3
votes

I have a large sparse matrix ("dgCMatrix", dimension 5e+5 x 1e+6). I need to count for each column how many non-zero values there are and make a list of column names with only 1 non-zero entry.

My code works for small matrices, but becomes too computationally intensive for the actual matrix I need to work on.

library(Matrix)
set.seed(0)
mat <- Matrix(matrix(rbinom(200, 1, 0.10), ncol = 20))
colnames(mat) <- letters[1:20]

entries <- colnames(mat[, nrow(mat) - colSums(mat == 0) == 1])

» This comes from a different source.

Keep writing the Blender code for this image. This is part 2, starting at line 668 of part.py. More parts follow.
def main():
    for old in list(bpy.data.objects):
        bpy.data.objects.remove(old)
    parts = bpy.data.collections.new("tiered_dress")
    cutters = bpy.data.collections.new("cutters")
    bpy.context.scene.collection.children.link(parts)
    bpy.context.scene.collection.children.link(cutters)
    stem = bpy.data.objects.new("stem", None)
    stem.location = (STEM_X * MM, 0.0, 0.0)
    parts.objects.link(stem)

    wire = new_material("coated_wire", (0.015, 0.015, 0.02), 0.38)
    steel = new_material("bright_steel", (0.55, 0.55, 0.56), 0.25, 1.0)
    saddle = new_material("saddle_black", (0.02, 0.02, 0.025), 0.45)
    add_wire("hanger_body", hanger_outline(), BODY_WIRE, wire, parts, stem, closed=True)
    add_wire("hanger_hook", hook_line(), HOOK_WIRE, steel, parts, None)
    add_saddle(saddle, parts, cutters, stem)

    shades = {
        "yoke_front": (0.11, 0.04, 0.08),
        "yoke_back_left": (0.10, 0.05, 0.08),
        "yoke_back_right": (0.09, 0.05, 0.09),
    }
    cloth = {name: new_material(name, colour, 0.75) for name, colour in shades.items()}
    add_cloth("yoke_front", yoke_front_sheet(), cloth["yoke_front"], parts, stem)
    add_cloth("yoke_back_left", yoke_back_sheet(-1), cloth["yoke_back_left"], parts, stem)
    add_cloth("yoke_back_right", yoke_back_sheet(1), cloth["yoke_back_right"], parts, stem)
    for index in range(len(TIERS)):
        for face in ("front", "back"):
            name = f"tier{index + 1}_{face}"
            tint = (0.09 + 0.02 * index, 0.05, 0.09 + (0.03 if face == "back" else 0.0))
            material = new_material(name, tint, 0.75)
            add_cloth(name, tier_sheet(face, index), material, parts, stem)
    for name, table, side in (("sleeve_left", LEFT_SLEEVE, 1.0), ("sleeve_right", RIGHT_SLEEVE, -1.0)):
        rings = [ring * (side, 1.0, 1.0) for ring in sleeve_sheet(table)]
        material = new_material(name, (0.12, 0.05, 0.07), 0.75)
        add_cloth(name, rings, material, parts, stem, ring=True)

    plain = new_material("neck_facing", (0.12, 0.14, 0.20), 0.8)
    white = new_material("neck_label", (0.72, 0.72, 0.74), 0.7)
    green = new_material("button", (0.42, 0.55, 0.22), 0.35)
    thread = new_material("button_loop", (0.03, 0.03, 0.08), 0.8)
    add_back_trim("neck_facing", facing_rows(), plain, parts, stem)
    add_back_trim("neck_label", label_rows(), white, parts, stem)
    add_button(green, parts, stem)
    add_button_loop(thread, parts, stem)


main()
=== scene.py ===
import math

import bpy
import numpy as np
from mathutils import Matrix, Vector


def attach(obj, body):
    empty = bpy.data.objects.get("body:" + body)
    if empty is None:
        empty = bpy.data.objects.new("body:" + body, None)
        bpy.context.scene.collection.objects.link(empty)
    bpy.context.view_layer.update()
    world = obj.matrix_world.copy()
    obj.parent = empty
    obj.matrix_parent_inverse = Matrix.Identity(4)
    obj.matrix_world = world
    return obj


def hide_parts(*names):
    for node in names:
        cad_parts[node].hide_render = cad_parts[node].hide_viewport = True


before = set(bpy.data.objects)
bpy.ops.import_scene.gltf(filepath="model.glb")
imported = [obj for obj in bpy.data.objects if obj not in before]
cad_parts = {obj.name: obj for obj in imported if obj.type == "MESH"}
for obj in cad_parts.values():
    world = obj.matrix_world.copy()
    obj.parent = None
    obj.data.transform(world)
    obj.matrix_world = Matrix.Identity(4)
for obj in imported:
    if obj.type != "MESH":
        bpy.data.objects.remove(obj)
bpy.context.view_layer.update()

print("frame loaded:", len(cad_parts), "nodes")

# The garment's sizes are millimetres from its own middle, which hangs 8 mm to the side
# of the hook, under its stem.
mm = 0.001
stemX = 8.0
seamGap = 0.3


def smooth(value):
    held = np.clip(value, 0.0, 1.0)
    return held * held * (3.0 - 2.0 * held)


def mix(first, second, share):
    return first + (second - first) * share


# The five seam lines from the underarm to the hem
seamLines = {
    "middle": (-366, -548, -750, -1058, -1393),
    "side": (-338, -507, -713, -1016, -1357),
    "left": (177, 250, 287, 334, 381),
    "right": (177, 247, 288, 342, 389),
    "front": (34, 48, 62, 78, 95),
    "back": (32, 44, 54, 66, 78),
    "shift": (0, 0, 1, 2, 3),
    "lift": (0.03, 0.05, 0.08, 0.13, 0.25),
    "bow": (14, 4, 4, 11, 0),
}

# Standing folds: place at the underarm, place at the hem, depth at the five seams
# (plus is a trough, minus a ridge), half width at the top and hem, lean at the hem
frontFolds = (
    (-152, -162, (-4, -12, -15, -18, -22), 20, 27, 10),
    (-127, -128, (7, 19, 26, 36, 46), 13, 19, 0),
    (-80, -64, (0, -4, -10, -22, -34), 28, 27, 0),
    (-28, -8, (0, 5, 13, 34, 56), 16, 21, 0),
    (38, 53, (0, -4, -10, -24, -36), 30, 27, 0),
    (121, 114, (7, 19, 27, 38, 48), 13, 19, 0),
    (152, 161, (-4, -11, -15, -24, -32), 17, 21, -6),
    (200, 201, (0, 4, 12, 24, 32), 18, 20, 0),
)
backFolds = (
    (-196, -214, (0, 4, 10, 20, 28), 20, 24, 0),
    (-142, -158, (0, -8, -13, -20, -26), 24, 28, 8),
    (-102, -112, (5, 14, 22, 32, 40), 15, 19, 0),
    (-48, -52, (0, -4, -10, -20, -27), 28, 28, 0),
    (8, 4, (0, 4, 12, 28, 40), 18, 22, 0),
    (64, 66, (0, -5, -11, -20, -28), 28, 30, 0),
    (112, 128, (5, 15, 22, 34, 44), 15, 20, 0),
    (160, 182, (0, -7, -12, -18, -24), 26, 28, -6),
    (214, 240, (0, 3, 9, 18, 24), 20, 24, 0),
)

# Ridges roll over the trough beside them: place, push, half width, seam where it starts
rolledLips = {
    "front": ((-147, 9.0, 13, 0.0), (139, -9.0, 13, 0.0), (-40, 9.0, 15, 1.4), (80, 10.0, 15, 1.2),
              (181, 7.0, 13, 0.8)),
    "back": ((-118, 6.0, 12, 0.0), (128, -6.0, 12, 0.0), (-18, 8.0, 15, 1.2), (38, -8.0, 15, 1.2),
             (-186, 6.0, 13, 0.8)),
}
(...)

Any suggestion is very welcome!

2

2 Answers

2
votes

I have a large sparse matrix ("dgCMatrix")

Let us call it dgCMat.

I need to count for each column how many non-zero values there are

xx <- diff(dgCMat@p)

and make a list of column names with only 1 non-zero entry

colnames(dgCMat)[xx == 1]

summary

nnz: number of non-zeros

For a "dgCMatrix" dgCMat:

## nnz per column
diff(dgCMat@p)

## nnz per row
tabulate(dgCMat@i + 1)

For a "dgRMatrix" dgRMat:

## nnz per column
tabulate(dgRMat@j + 1)

## nnz per row
diff(dgRMat@p)

For a "dgTMatrix" dgTMat:

## nnz per column
tabulate(dgTMat@j + 1)

## nnz per row
tabulate(dgTMat@i + 1)

I did not read your original code when posting this answer. So I did not know that you got stuck with the use of mat == 0. Only till later I added the difference between mat == 0 and mat != 0 in your answer.

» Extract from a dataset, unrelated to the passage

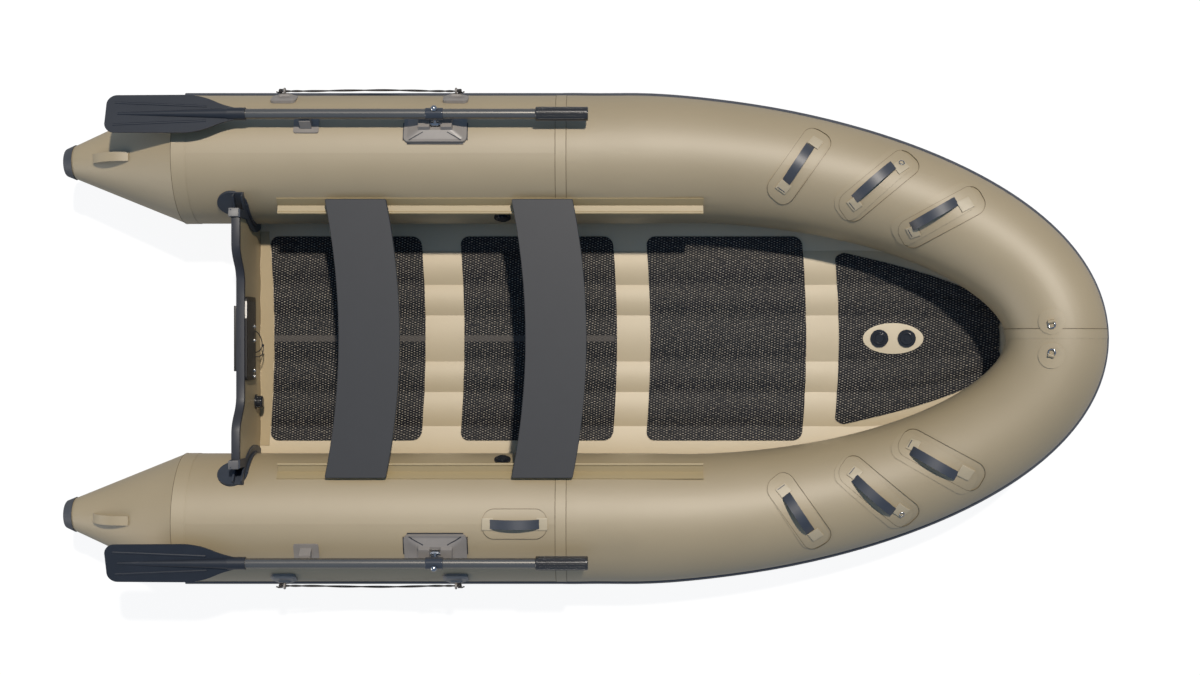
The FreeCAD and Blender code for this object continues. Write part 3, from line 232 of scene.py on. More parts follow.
# Motor pad lanyard. A thin dark cord leaves the lower edge of the inner pad, makes one loop that
# hangs clear of the board, and goes back in. A short end is tied to the loop with an overhand knot.
lanyard_diameter = 0.0034
lanyard_points = [
    (-1.1464, 0.0263, 0.2340), (-1.1390, 0.0225, 0.2325), (-1.1325, 0.0110, 0.2210),
    (-1.1290, -0.0060, 0.2040), (-1.1285, -0.0250, 0.1960), (-1.1325, -0.0400, 0.2040),
    (-1.1400, -0.0480, 0.2210), (-1.1464, -0.0500, 0.2330),
]
tail_points = [
    (-1.1464, -0.0640, 0.2330), (-1.1370, -0.0655, 0.2290), (-1.1290, -0.0610, 0.2120),
    (-1.1262, -0.0500, 0.1980), (-1.1255, -0.0390, 0.1925), (-1.1262, -0.0270, 0.1915),
]
overhand_middle = (-1.1272, -0.0245, 0.1935)
overhand_size = (0.0011, 0.0013, 0.0016)

# Waxed cord is nearly black, with a low sheen on yarns that are too close to tell apart.
lanyard_cord, shader, yarns = braided("waxed lanyard cord", "#22252d", "#15171d", 0.45, 0.004)


def lanyard_piece(name, centres):
    shape = bmesh.new()
    add_strand(shape, centres, lanyard_diameter / 2, 10)
    return settle(mesh_object(name, shape), name, "hull", lanyard_cord, 60)


line = spline_line(lanyard_points)
lanyard = lanyard_piece("pad_lanyard", line)
tail_line = spline_line(tail_points)
tail = lanyard_piece("pad_lanyard_tail", tail_line)
knot_line = []
for turn in [2 * pi * k / 60 for k in range(60)]:
    knot_line.append(Vector((
        overhand_middle[0] + overhand_size[0] * (sin(turn) + 2 * sin(2 * turn)),
        overhand_middle[1] + overhand_size[1] * (cos(turn) - 2 * cos(2 * turn)),
        overhand_middle[2] - overhand_size[2] * sin(3 * turn))))
knot = lanyard_piece("pad_lanyard_knot", knot_line)


# Studio. A white sheet under the boat, a high warm lamp from port and a weak low one from starboard
# aft, and a bluish sky. The camera sees sheet and sky white, metal sees a part of that.
sheet_width = 80.0
mirrored_share, white_share = 0.12, 0.88
bpy.ops.object.select_all(action="DESELECT")
bpy.ops.mesh.primitive_plane_add(size=sheet_width, location=(0, 0, 0))
ground = bpy.context.object
ground.name = "studio_floor"


def seen_share(material):
    """1 for what the camera sees, directly or through glass, and a part of it in reflections."""
    path = add_node(material, "LightPath")
    mirrored = add_node(material, "Math", {0: (path, "Is Glossy Ray"), 1: mirrored_share},
                        operation="MULTIPLY")
    seen = add_node(material, "Math", {0: (path, "Is Camera Ray"), 1: (mirrored, "Value")},
                    operation="MAXIMUM")
    return add_node(material, "Math", {0: (seen, "Value"), 1: (path, "Is Transmission Ray")},
                    operation="MAXIMUM")


# The sheet is part matte, to keep the boat's shadow, and the rest of it shines white, so that the
# shadow stays faint.
white_sheet = bpy.data.materials.new("studio sheet")
white_sheet.use_nodes = True
white_sheet.node_tree.nodes.clear()
sheet_output = add_node(white_sheet, "OutputMaterial")
sheet_seen = seen_share(white_sheet)
shown_share = add_node(white_sheet, "Math", {0: (sheet_seen, "Value"), 1: white_share},
                       operation="MULTIPLY")
sheet_tone = add_node(white_sheet, "Mix", {0: (sheet_seen, "Value"), 6: linear("#8e8e8e"),
                                           7: linear("#fafafa")}, data_type="RGBA")
matte = add_node(white_sheet, "BsdfDiffuse", {"Color": (sheet_tone, 2)})
shown = add_node(white_sheet, "Emission", {"Color": linear("#ffffff"), "Strength": 1.04})
add_node(white_sheet, "MixShader", {0: (shown_share, "Value"), 1: (matte, "BSDF"),
                                    2: (shown, "Emission")}, to=(sheet_output, "Surface", "Shader"))
ground.data.materials.append(white_sheet)

sky = bpy.data.worlds.new("bluish sky")
bpy.context.scene.world = sky
sky.use_nodes = True
sky.node_tree.nodes.clear()
sky_output = add_node(sky, "OutputWorld")
sky_seen = seen_share(sky)
sky_light = add_node(sky, "Background", {"Color": linear("#617ea0"), "Strength": 1.0})
sky_shown = add_node(sky, "Background", {"Color": linear("#ffffff"), "Strength": 1.0})
add_node(sky, "MixShader", {0: (sky_seen, "Value"), 1: (sky_light, "Background"),
                            2: (sky_shown, "Background")}, to=(sky_output, "Surface", "Shader"))

warm_light = (1.0, 0.92, 0.82)
high_lamp = (Vector((0.187, 0.460, 1.0)), 3.15, 2.5)
low_lamp = (Vector((-0.92, -0.35, 0.17)), 0.8, 25)
for lamp_from, energy, angle in (high_lamp, low_lamp):
    bpy.ops.object.light_add(type="SUN", location=lamp_from * 4,
                             rotation=lamp_from.to_track_quat("Z", "Y").to_euler())
    lamp = bpy.context.object
    lamp.data.energy = energy
    lamp.data.angle = radians(angle)
    lamp.data.color = warm_light


# Buoyancy tubes. Polyester cloth coated on both sides with plasticised vinyl, welded into tubes and
# blown hard, so the skin is tight and satin, with short creases running out from each cross seam.
def two_toned(name, light, dark, patch, detail=3.0, coarseness=0.5, **sockets):
    """A finish that drifts between two tones in patches of this size, with its shader, the
    piece's own coordinates and the drift, for what a finish adds to it."""
    material, shader = start_material(name, **sockets)
    place = (add_node(material, "TexCoord"), "Object")
    drift = add_node(material, "TexNoise", {"Vector": place, "Scale": 1 / patch, "Detail": detail,
                                            "Roughness": coarseness})
    add_node(material, "Mix", {0: (drift, "Fac"), 6: linear(dark), 7: linear(light)},
             data_type="RGBA", to=(shader, "Base Color", 2))
    return material, shader, place, drift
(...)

Your workaround using mat != 0 well exploits the package's feature. That same line of code should work with other sparse matrix classes, too. Mine goes straight to the internal storage, hence different versions are required for different classes.

3
votes

Similar results are produced using the following: Please notice the provided comments:

## `mat != 0` returns a "lgCMatrix" which is sparse
## don't try `mat == 0` as that is dense, simply because there are too many zeros
entries <- colnames(mat)[colSums(mat != 0) == 1]